Urban economist Wilbur Thompson once said, “Tell me your industries, and I’ll tell you your future.” A region’s industries do tell us a lot about its economy. In the Midwest, manufacturing industries often drive fluctuations and trends in the region’s overall economic growth because manufacturing is a much larger part of its economy, on average, than the rest of the nation’s. So, too, manufactured goods are traded far and wide—that is, they are exported and imported across national boundaries as well as across regions that make up the U.S. economy. Accordingly, shifts in demand for manufactured goods can have an outsized impact on states and communities in the Midwest. For example, a national shift in buying behavior toward foreign nameplate autos, or toward smaller and more energy efficient autos, may well impact automotive production, investment, and employment in some parts of the Midwest region.
On a short-term basis, fluctuations in aggregate economic activity, such as recessions, diminish demands for durable goods such as capital equipment, thereby making the Midwest economy more sensitive to national “business cycle” fluctuations.
So, too, many Midwest manufacturing industries are impacted by global competitive shifts. Production operations of some home appliance manufacturers have shifted to Mexico, for instance.

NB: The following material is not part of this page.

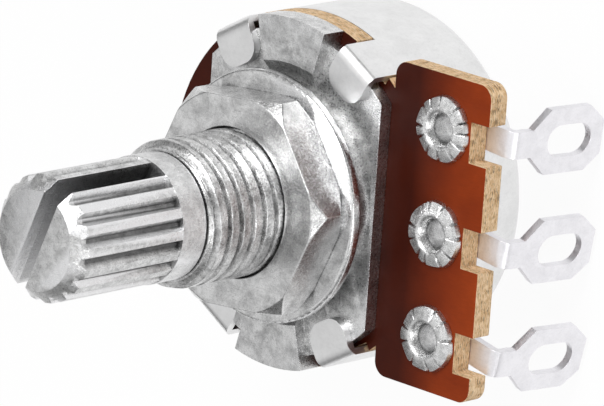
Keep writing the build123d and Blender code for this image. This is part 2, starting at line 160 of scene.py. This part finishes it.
def noise(tree, coords, scale, detail=4.0, rough=0.55, warp=0.0):
    """Cloudy noise between 0 and 1."""
    made = add(tree, "ShaderNodeTexNoise", {"Vector": coords, "Scale": scale, "Detail": detail})
    made.inputs["Roughness"].default_value = rough
    made.inputs["Distortion"].default_value = warp
    return made.outputs["Fac"]


def ramp(tree, value, *stops):
    """Turns a value into a colour: stops are pairs of a position and a grey level or a colour."""
    made = add(tree, "ShaderNodeValToRGB", {"Fac": value})
    elements = made.color_ramp.elements
    while len(elements) < len(stops):
        elements.new(0.5)
    for element, (place, colour) in zip(elements, stops):
        element.position = place
        shade = (colour,) * 3 if isinstance(colour, (int, float)) else colour
        element.color = (*shade, 1)
    return made.outputs["Color"]


def mix(tree, factor, first, second, blend="MIX"):
    """Blends two colours by a factor."""
    made = add(tree, "ShaderNodeMix", data_type="RGBA", blend_type=blend)
    for index, value in ((0, factor), (6, first), (7, second)):
        if isinstance(value, bpy.types.NodeSocket):
            tree.links.new(value, made.inputs[index])
        else:
            made.inputs[index].default_value = (*value, 1) if isinstance(value, tuple) else value
    return made.outputs[2]


def calc(tree, operation, first, second):
    """One step of arithmetic on values."""
    return add(tree, "ShaderNodeMath", {0: first, 1: second}, operation=operation).outputs[0]


def bump(tree, height, depth_mm, below=None):
    """A bump whose full height is depth_mm, laid over an earlier bump if there is one."""
    made = add(tree, "ShaderNodeBump", {"Height": height, "Distance": depth_mm * MM, "Strength": 1.0})
    if below is not None:
        tree.links.new(below, made.inputs["Normal"])
    return made.outputs["Normal"]


def connect(tree, shader, **sockets):
    """Links outputs to the shader's sockets by name."""
    for key, value in sockets.items():
        tree.links.new(value, shader.inputs[key.replace("_", " ").title()])


# %% [markdown]
# ## Metals
#
# Die-cast zinc is dull, with cloudy grey blotches and small pits.  Plated steel is brighter, with fine
# scratches from the barrel it was plated in.  Tinplate is satin and even, and hot tin on the lugs is the
# palest of all.  One recipe makes them all: cloudy colour, scratches, bright worn edges and painted shade
# in the hollows, in different amounts.  Pointiness tells edges from hollows: it is high where the surface
# is convex.

# %% A metal recipe
def painted_groove_shade(tree, coords, root_r, crest_r, low, high):
    """Painted shade: dark at the root radius and plain on the crests, between two heights; all in
    millimetres.
    """
    flat = add(tree, "ShaderNodeVectorMath", {0: coords, 1: (1, 1, 0)}, operation="MULTIPLY").outputs[0]
    radius = add(tree, "ShaderNodeVectorMath", {0: flat}, operation="LENGTH").outputs["Value"]
    span = {"Value": radius, "From Min": root_r, "From Max": crest_r}
    depth = add(tree, "ShaderNodeMapRange", span).outputs[0]
    height = add(tree, "ShaderNodeSeparateXYZ", {"Vector": coords}).outputs["Z"]
    above = calc(tree, "GREATER_THAN", height, low)
    below = calc(tree, "LESS_THAN", height, high)
    inside = calc(tree, "MULTIPLY", above, below)
    shade = ramp(tree, depth, (0.0, 0.30), (0.75, 1.0))
    return mix(tree, inside, (1, 1, 1), shade)


def metal(name, dark, light, rough, blotch=1.2, streak=(0.5, 9.0, 9.0), streak_turn=(0, 0, 25),
          scratch=0.004, wear=0.35, painted_hollow_shade=0.5, scores=0.3, speck=0.5, grooves=None):
    """Colour runs from dark to light over blotches; rough is a pair; wear brightens edges, the hollow share
    paints shade into hollows, scores draws thin dark scratches and speck adds fine dark grains, each as a
    share."""
    material, tree, shader, coords = start_material(name, metallic=1.0)
    clouds = noise(tree, coords, blotch, detail=7.0, rough=0.72, warp=0.3)
    grain = noise(tree, coords, blotch * 7, detail=4.0, rough=0.7)
    lines = noise(tree, stretched(tree, coords, streak, streak_turn), 2.5, detail=5.0, rough=0.7)
    base = ramp(tree, clouds, (0.36, dark), (0.60, light))
    speckle = ramp(tree, grain, (0.36, 0.55), (0.52, 1.0))
    base = mix(tree, speck, base, speckle, "MULTIPLY")
    thin = ramp(tree, lines, (0.36, 1.0 - scores), (0.40, 1.0))
    base = mix(tree, 1.0, base, thin, "MULTIPLY")
    bend = add(tree, "ShaderNodeNewGeometry").outputs["Pointiness"]
    # Painted shade: hollows, where Pointiness is low, are darkened by the hollow share.
    painted_hollow_dark = ramp(tree, bend, (0.40, 1.0 - painted_hollow_shade), (0.495, 1.0))
    base = mix(tree, 1.0, base, painted_hollow_dark, "MULTIPLY")
    # Painted shade in the knurl's grooves and the shaft's slot, darker at smaller radius.
    if grooves:
        base = mix(tree, 1.0, base, painted_groove_shade(tree, coords, *grooves), "MULTIPLY")
    worn = ramp(tree, bend, (0.515, 0.0), (0.60, wear))
    base = mix(tree, worn, base, (0.88, 0.88, 0.89))
    smooth = ramp(tree, grain, (0.3, rough[0]), (0.7, rough[1]))
    relief = bump(tree, lines, scratch)
    relief = bump(tree, clouds, scratch * 3, below=relief)
    relief = bump(tree, grain, scratch * 0.8, below=relief)
    connect(tree, shader, base_color=base, roughness=smooth, normal=relief)
    return material


# The knurl's groove root and crest radii, then its two ends along the shaft, in millimetres, where the shaft
# takes painted shade in its grooves.
KNURL = (2.69, 2.95, 8.53, 14.35)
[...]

But how can we identify which particular industries to observe and follow in the Seventh District? First, we must ascertain how concentrated is an industry in a local economy as compared with the national economy. Analysts often construct a “location quotient” to do so. In one such application, each industry’s employment share of total employment in the region is compared with its national counterpart. The comparison is constructed as a ratio with the local share on top. For example, if a locality’s labor force had 20 percent of its workers in manufacturing as compared with 10 percent nationally, the index (ratio) takes on a value of 2.0, i.e., 20/10. Parity with the nation would take on a value of 1.0.
While such an index is useful by way of comparison, it says little about the actual size of a particular industry in a state or region. For this reason, the chart below identifies manufacturing industries in the Seventh District states by relative concentration and by employment size. The horizontal scale depicts the concentration, and it is centered at the index value of one, or parity with the nation. The vertical scale is centered at the value of the median-sized manufacturing industry in the District (as measured by payroll employment).
By construction then, we may quickly characterize the most prominent industries in the District as they are located in the upper right hand quadrant of the graph. For the District, it is clear that transportation, food processing, and machinery are the most prominent industries, with transportation (representing automotive) winning hands down. The fabricated metal products sector also looms large; however, these industries represent many diverse intermediate products that are eventually used to produce more final goods such as autos or machinery. Primary metals, principally steel foundries as designated by the industry code 331 on the chart, is the most concentrated industry (as measured by employment) in the District. Yet, its employment is relatively small in comparison.
Click to enlarge.
Charts for each individual state will soon be available on our Midwest Regional Website. Iowa is reproduced below. As the chart suggests, employment in food processing stands out as the largest and the most concentrated in the state. In large part, this activity represents Iowa’s further processing of corn and soybeans into meals and oils, as well as its meat packing industry, chiefly pork. Iowa’s large and highly concentrated machinery industry reflects its focus on its manufacturing of farm machinery and equipment.
Click to enlarge.
Analysis of the District’s lesser industries can also be informative. In the overall U.S., the computing and electronic products industries have grown rapidly into a large component of overall U.S. manufacturing. In virtually every Seventh District state, for example, employment in this sector exceeds the median manufacturing sector. But at the same time, the states’ concentration of this sector is universally below the national average. In this instance, the sector’s lower concentration and lesser expansion here have contributed to a slower pace of overall economic growth.
Of course, these glimpses are only a superficial beginning to understanding the structure and behavior the region’s economy. For one, individually identified sectors often have important linkages to others that merit further consideration. Such industries as machinery and autos, for example, purchase great volumes of intermediate materials and parts locally, including those found in rubber and plastics, fabricated metals, and machinery (e.g., tool and die and metal cutting machinery). Also, in varying degrees, sectors may purchase local services as diverse as management consulting and transportation. Specific industry linkages can be found in the input–output tables of the U.S., which are produced by the U.S. Bureau of Economic Analysis (BEA).
However, the U.S. input–output tables may often be misleading for regional analysis. That is because specific inter-sector buying and selling relationships will differ greatly and vary widely from region to region. For one, local firms will purchase intermediate goods and services from many possible places. For the most part, we know little about the varying geography of such relationships. In response, the BEA has adapted and estimated the national relationships for individual regions of the U.S. in its RIMS II modeling system. This system and others like it, which are available commercially, are often used to estimate the broader economic impacts of small changes to a community or local industry.